To be done: Among the lines below, count those containing the word "origin". Give the number only.

Records provided:
+++

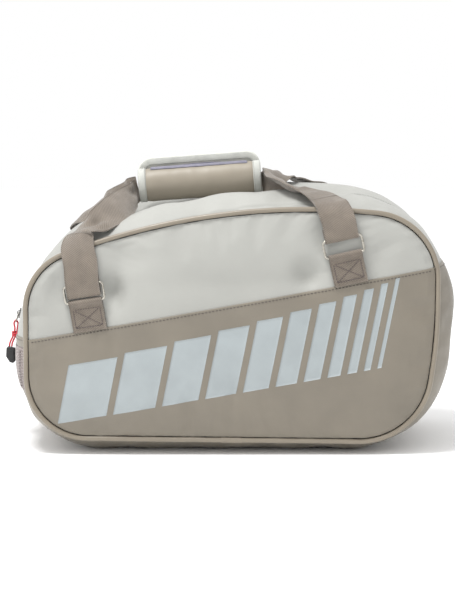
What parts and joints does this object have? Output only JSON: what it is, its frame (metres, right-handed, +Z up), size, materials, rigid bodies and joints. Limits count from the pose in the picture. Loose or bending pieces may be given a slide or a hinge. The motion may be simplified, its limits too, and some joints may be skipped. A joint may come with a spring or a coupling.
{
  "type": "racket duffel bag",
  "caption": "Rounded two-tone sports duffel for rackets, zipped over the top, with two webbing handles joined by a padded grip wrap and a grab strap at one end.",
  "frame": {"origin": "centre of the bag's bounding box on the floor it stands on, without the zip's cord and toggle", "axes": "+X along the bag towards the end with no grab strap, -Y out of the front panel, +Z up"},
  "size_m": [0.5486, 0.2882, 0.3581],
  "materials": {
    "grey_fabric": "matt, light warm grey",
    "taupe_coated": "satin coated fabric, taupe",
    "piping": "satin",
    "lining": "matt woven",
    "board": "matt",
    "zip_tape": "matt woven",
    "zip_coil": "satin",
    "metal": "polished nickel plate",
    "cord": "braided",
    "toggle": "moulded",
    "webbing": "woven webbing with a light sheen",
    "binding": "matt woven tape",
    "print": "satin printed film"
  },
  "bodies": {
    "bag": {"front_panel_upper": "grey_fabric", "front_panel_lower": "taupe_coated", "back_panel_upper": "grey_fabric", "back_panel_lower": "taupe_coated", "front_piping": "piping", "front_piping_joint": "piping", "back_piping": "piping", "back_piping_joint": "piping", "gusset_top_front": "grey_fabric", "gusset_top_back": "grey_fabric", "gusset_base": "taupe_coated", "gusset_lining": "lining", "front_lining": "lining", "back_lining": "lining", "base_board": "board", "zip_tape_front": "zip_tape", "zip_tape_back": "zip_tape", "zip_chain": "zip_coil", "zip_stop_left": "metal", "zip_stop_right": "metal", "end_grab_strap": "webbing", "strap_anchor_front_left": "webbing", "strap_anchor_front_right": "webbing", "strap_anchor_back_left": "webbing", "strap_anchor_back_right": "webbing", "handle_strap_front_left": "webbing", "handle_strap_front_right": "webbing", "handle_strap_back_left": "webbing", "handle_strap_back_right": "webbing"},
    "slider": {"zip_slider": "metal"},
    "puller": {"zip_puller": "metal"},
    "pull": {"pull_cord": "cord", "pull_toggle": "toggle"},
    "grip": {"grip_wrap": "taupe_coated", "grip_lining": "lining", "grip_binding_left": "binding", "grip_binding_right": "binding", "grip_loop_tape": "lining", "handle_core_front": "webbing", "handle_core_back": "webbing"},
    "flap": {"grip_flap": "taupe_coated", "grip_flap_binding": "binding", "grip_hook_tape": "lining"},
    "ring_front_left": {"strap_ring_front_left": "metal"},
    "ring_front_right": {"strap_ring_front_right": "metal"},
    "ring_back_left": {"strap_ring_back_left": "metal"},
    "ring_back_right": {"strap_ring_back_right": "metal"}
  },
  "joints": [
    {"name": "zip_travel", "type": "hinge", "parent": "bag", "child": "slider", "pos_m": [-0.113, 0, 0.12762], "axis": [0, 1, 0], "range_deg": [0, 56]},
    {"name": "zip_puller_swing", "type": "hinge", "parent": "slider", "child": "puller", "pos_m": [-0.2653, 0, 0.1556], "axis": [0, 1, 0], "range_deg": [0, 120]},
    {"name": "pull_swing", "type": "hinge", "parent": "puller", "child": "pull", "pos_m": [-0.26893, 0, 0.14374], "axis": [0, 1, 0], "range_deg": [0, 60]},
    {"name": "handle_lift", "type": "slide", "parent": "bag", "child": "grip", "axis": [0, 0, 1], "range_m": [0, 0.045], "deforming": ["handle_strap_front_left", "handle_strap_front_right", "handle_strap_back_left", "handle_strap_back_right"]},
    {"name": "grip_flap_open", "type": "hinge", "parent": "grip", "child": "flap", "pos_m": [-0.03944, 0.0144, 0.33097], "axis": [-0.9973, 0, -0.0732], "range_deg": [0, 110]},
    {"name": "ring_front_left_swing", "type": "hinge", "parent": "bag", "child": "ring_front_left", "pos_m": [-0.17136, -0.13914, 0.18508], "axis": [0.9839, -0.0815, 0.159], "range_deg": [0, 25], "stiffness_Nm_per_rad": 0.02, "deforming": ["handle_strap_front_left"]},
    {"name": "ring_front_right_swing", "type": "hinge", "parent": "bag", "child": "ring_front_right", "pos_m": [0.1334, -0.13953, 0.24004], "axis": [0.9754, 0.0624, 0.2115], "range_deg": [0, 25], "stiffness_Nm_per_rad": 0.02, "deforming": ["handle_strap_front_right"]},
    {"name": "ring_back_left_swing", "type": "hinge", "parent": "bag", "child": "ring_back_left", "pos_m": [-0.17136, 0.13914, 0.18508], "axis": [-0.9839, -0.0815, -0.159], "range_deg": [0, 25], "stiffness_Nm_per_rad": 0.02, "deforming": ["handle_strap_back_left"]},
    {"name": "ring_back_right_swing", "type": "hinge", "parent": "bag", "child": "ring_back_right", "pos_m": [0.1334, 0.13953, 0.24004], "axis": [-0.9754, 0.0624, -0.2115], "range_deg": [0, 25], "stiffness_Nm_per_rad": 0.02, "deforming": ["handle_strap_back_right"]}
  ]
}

+++

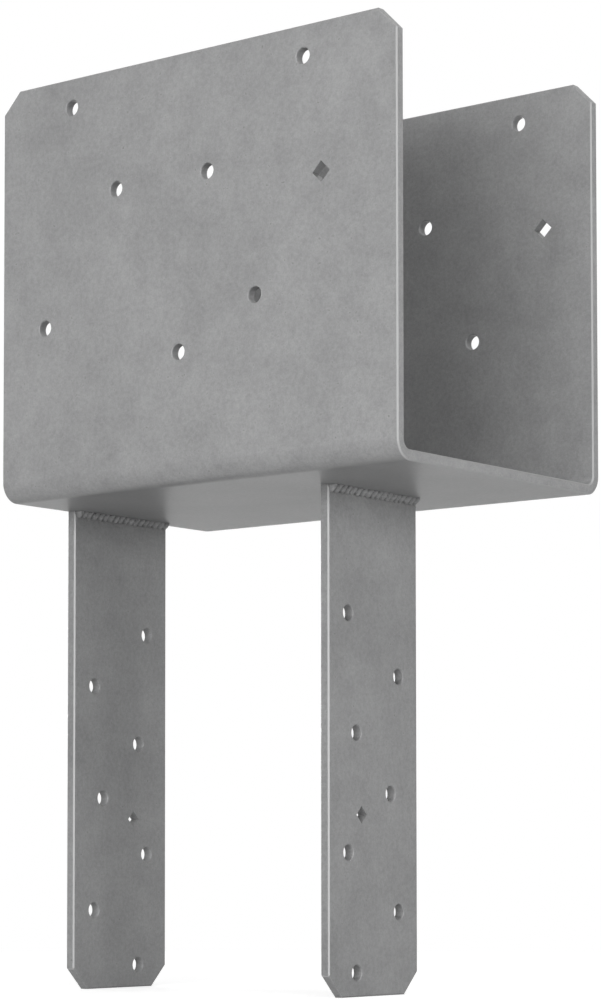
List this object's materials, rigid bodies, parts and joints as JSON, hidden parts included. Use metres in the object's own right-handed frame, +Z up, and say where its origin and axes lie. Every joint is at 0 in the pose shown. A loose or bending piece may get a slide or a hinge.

+++

Solution for this problem: 2